— Exercise details —
Wherever a line in the data below holds "Write", copy that line.

---------- Given records ----------

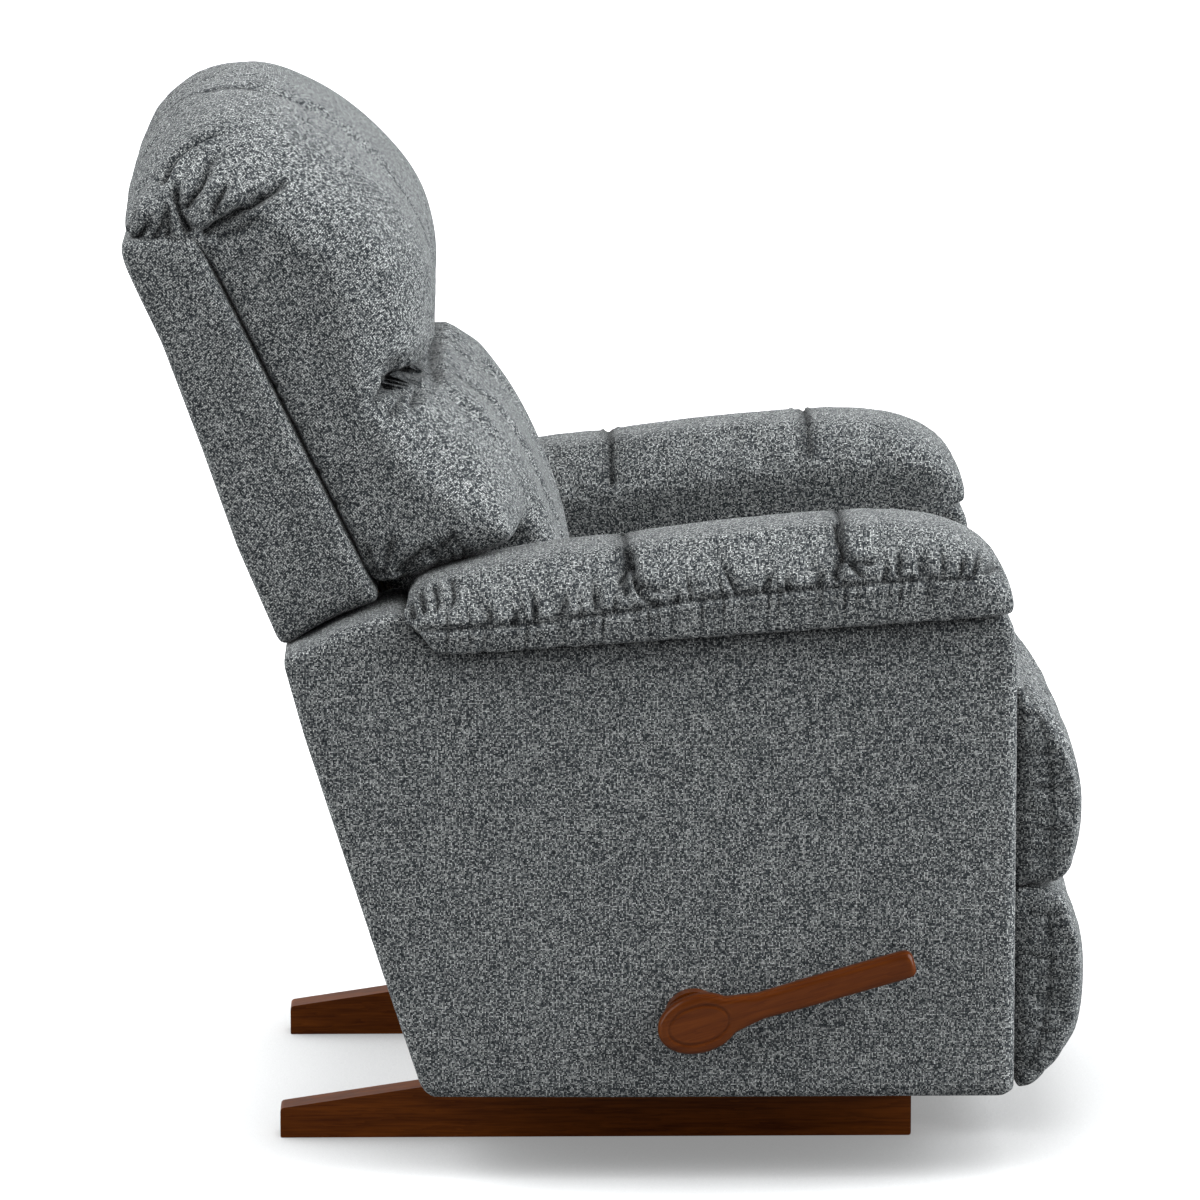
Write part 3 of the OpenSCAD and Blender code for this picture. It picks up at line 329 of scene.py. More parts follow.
def gather(obj, runs, seed):
    """Puckers cloth along its seams, and paints shade into the puckers. A run is (places, depth, reach,
    pitch, slant).
    """
    mesh = obj.data
    co, no = coords(mesh), normals(mesh)
    move, dark = np.zeros(len(co)), np.zeros(len(co))
    rng = random.Random(seed)
    for line, depth, reach, pitch, slant in runs:
        if len(line) < 2:
            continue
        far = 2.4 * reach * MM
        near = np.all((co > line.min(0) - far) & (co < line.max(0) + far), axis=1)
        length = np.linalg.norm(np.diff(line, axis=0), axis=1).sum()
        gap, share = line_distance(co[near], line)
        away = gap / MM / reach
        along = share * length / MM + slant * gap / MM
        turns = along / pitch + 0.45 * np.sin(along / pitch * 1.7 + rng.uniform(0, 6)) + rng.uniform(0, 1)
        fold = (0.5 + 0.5 * np.cos(2 * math.pi * turns)) ** 3
        vary = 0.35 + 0.65 * (0.5 + 0.5 * np.sin(turns * 2.6 + rng.uniform(0, 6)))
        ends = unit(np.minimum(share, 1 - share) / 0.04)
        strength = np.exp(-away ** 1.6) * ends
        move[near] -= depth * MM * (fold * vary - 0.15) * strength
        # painted shade in the puckers
        dark[near] = np.maximum(dark[near], 0.75 * min(1, depth / 5) * fold ** 1.5 * vary * strength)
    set_coords(mesh, co + no * move[:, None])
    paint_fold_shade(mesh, dark)


def surface(obj):
    return BVHTree.FromObject(obj, bpy.context.evaluated_depsgraph_get())


def cast(tree, rays):
    """The places where rays meet the form. A ray is (start, direction)."""
    hits = [tree.ray_cast(Vector(start), Vector(towards).normalized())[0] for start, towards in rays]
    return np.array([hit for hit in hits if hit is not None]).reshape(-1, 3)


RAY_START = 3.0
DOWN = (0, 0, -1)


def on_form(tree, places, towards):
    """Places in metres, moved along a direction until they meet the form."""
    towards = Vector(towards)
    return cast(tree, [(Vector(place) - towards * RAY_START, towards) for place in places])


def side_line(tree, places, side, steps=5):
    """A line drawn in side view, in millimetres, laid on the form from that side."""
    line = spline(places, steps, closed=False)
    start = np.column_stack([line[:, 0] * MM, np.zeros(len(line)), line[:, 1] * MM])
    return on_form(tree, start, (0, -side, 0))


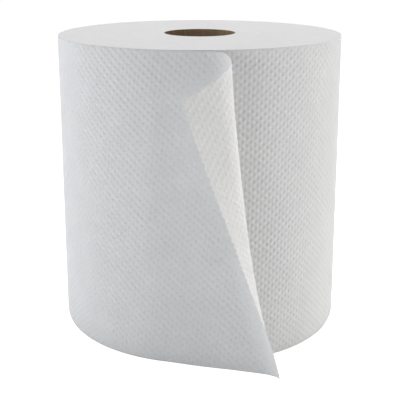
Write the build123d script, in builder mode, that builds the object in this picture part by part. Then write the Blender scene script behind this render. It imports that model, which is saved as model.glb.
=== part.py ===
from build123d import *
from math import cos, radians, sin
import os

# A hardwound roll of embossed paper towel standing on its end, with its loose outer end
# turned over. Millimetres, +Z up, origin on the roll's axis at the face that it stands on.
# The loose end faces -Y. Its sheet leaves the roll near the front, runs on nearly straight
# and then turns back over itself, widely at the top and much less at the base.

# Driving sizes of the roll
roll_width = 203.0             # width of the web, and so the height of the standing roll
roll_diameter = 198.0
core_bore = 48.9
core_wall = 0.8

# Turns on the two end faces: the web wanders a little as it is wound, so that groups of turns
# rise and sink by small amounts between the core and the wall
turn_relief = 0.45             # height difference between the lowest and the highest turn
turn_shares = (0.0, 0.6, 0.1, 1.0, 0.3, 0.8, 0.2, 0.5, 0.0, 0.0)

# Loose end
sheet_thickness = 0.4
peel_angle = 13.1              # where the sheet leaves the roll, in degrees left of the front
peel_lift = 1.0                # degrees by which the sheet leaves the roll's tangent
sheet_sink = 0.2               # depth of the sheet's start below the roll's surface
lead_base = 65.1               # straight run from the roll to the curl, at the base
lead_top = 26.6                # and at the top
lead_power = 0.24
curl_radius = 17.9             # radius at the curl's start
curl_widening = 1.2            # times by which the radius has grown at its end
curl_arcs = 9
curl_turn_base = 31.8          # degrees that the sheet turns back, at the base
curl_turn_top = 138.3          # and at the top
curl_power = 0.3
tail_base = 0.5                # straight run from the curl to the free edge, at the base
tail_top = 25.5                # and at the top
blend_ease = 0.05              # share of the height that keeps the change gentle near the base
section_shares = (0.0, 0.05, 0.15, 0.3, 0.5, 0.75, 1.0)

# Top edge of the turned-over sheet, which falls away from the level of the roll's end face
fall_angle = 17.0              # direction of the fall, in degrees left of the front
fall_offset = 2.0              # gap between the roll and the start of the fall
fall_outs = (0.0, 9.0, 18.0, 27.0, 34.0, 39.0, 43.0, 46.0)
fall_drops = (0.0, 3.0, 6.2, 9.8, 14.4, 17.3, 19.2, 20.2)
fall_slope = 1.2               # drop for each millimetre further out

# Overrun of every cutting tool past the solid that it cuts
overrun = 5.0

roll_radius = roll_diameter / 2
core_bore_radius = core_bore / 2
core_radius = core_bore_radius + core_wall


def blend(base, top, share, power=1.0):
    """Value at a share of the roll's height, running from the base value to the top value."""
    low = blend_ease ** power
    high = (1 + blend_ease) ** power
    return base + (top - base) * ((share + blend_ease) ** power - low) / (high - low)


def plan_direction(degrees_left_of_front):
    """Level unit vector from the axis towards a place on the front of the roll."""
    turn = radians(degrees_left_of_front)
    return Vector(-sin(turn), -cos(turn), 0)


def end_profile():
    """Half section of the wound web: bore, base with its turns, wall, top with its turns."""
    step = (roll_radius - core_radius) / (len(turn_shares) - 1)
    base_line = []
    top_line = []
    for index, share in enumerate(turn_shares):
        radius = core_radius + index * step
        depth = turn_relief * share
        base_line.append((radius, depth))
        top_line.append((radius, roll_width - depth))
    return base_line + top_line[::-1]


def curl(start, direction, turn, outset):
    """Chain of tangent arcs that turn right and widen, for one side of the sheet."""
    arc = JernArc(start, direction, curl_radius + outset, -turn / curl_arcs)
    for index in range(1, curl_arcs):
        radius = curl_radius * curl_widening ** (index / (curl_arcs - 1))
        arc = JernArc(arc @ 1, arc % 1, radius + outset, -turn / curl_arcs)
    return arc


# Cardboard tube, cut flush with the web at both ends
with BuildPart() as core:
    with BuildSketch(Plane.XY):
        Circle(core_radius)
        Circle(core_bore_radius, mode=Mode.SUBTRACT)
    extrude(amount=roll_width)
core.part.label = "core"

# Loose end: one closed section at each height, from the roll along the lead, round the curl
# to the free edge, and back along the side that faces the roll
with BuildPart() as loose_end:
    outward = plan_direction(peel_angle)
    start = outward * (roll_radius - sheet_sink)
    heading = Vector(-outward.Y, outward.X, 0).rotate(Axis.Z, -peel_lift)
    inward = Vector(-heading.Y, heading.X, 0) * sheet_thickness
    for share in section_shares:
        lead_length = blend(lead_base, lead_top, share, lead_power)
        curl_turn = blend(curl_turn_base, curl_turn_top, share, curl_power)
        tail_length = blend(tail_base, tail_top, share)
        with BuildSketch(Plane.XY.offset(share * roll_width)):
            with BuildLine():
                outer_lead = Line(start, start + heading * lead_length)
                outer_curl = curl(outer_lead @ 1, heading, curl_turn, 0)
                outer_tail = Line(outer_curl @ 1, outer_curl @ 1 + (outer_curl % 1) * tail_length)
                inner_lead = Line(start + inward, start + inward + heading * lead_length)
                inner_curl = curl(inner_lead @ 1, heading, curl_turn, sheet_thickness)
                inner_tail = Line(inner_curl @ 1, inner_curl @ 1 + (inner_curl % 1) * tail_length)
                Line(outer_tail @ 1, inner_tail @ 1)
                Line(start, start + inward)
            make_face()
    loft()
    fall_out = plan_direction(fall_angle)
    fall_plane = Plane(
        origin=fall_out * (roll_radius + fall_offset) + Vector(0, 0, roll_width),
        x_dir=fall_out,
        z_dir=fall_out.cross(Vector(0, 0, 1)),
    )
    reach = lead_base + curl_radius + tail_base
    with BuildSketch(fall_plane):
        with BuildLine():
            fall = Spline(*[(out, -drop) for out, drop in zip(fall_outs, fall_drops)])
            Polyline(
                fall @ 1,
                (reach, (fall @ 1).Y - fall_slope * (reach - fall_outs[-1])),
                (reach, overrun),
                (0, overrun),
                (0, 0),
            )
        make_face()
    extrude(amount=reach, both=True, mode=Mode.SUBTRACT)

# Wound web with its loose end
with BuildPart() as paper_roll:
    with BuildSketch(Plane.XZ):
        with BuildLine():
            Polyline(*end_profile(), close=True)
        make_face()
    revolve(axis=Axis.Z)
    add(loose_end.part)
paper_roll.part.label = "paper_roll"

os.makedirs("parts", exist_ok=True)
export_step(core.part, "parts/core.step")
export_step(paper_roll.part, "parts/paper_roll.step")
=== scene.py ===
from math import atan2, cos, pi, radians, sin, tan

import bpy
import numpy as np
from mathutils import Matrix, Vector


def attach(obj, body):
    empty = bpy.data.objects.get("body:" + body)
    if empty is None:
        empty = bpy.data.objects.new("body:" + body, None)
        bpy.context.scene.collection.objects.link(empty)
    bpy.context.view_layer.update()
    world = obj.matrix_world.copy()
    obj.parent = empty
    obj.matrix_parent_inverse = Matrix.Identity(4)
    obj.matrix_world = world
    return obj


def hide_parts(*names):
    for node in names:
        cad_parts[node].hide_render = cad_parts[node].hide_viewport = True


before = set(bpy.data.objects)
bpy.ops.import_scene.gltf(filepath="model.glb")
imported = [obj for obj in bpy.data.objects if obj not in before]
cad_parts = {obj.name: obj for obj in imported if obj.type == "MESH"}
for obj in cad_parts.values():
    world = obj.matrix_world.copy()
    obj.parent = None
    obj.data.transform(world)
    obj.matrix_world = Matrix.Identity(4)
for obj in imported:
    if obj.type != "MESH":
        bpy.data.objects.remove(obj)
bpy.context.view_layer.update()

# Hardwound roll of embossed paper towel, standing on its end, with its loose end turned over.
# Metres, +Z up, origin on the roll's axis at the face that it stands on.

# Sizes of the roll, as in the solid model
HEIGHT = 0.203
RADIUS = 0.099
CORE_RADIUS = 0.02525
TURN_RELIEF = 0.00045
TURN_SHARES = (0.0, 0.6, 0.1, 1.0, 0.3, 0.8, 0.2, 0.5, 0.0, 0.0)

# Loose end, as in the solid model
PEEL_ANGLE = radians(-13.1)
PEEL_LIFT = radians(1.0)
LEAD = (0.0651, 0.0266, 0.24)  # base, top, power
CURL_TURN = (radians(31.8), radians(138.3), 0.3)
TAIL = (0.0005, 0.0255, 1.0)
BLEND_EASE = 0.05
CURL_RADIUS = 0.0179
CURL_WIDENING = 1.2
CURL_ARCS = 9
FALL_ANGLE = radians(-17.0)
FALL_OFFSET = 0.002
FALL_OUTS = (0.0, 0.009, 0.018, 0.027, 0.034, 0.039, 0.043, 0.046)
FALL_DROPS = (0.0, 0.003, 0.0062, 0.0098, 0.0144, 0.0173, 0.0192, 0.0202)
FALL_SLOPE = 1.2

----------

— Task response —
Write part 3 of the OpenSCAD and Blender code for this picture. It picks up at line 329 of scene.py. More parts follow.
Write the build123d script, in builder mode, that builds the object in this picture part by part. Then write the Blender scene script behind this render. It imports that model, which is saved as model.glb.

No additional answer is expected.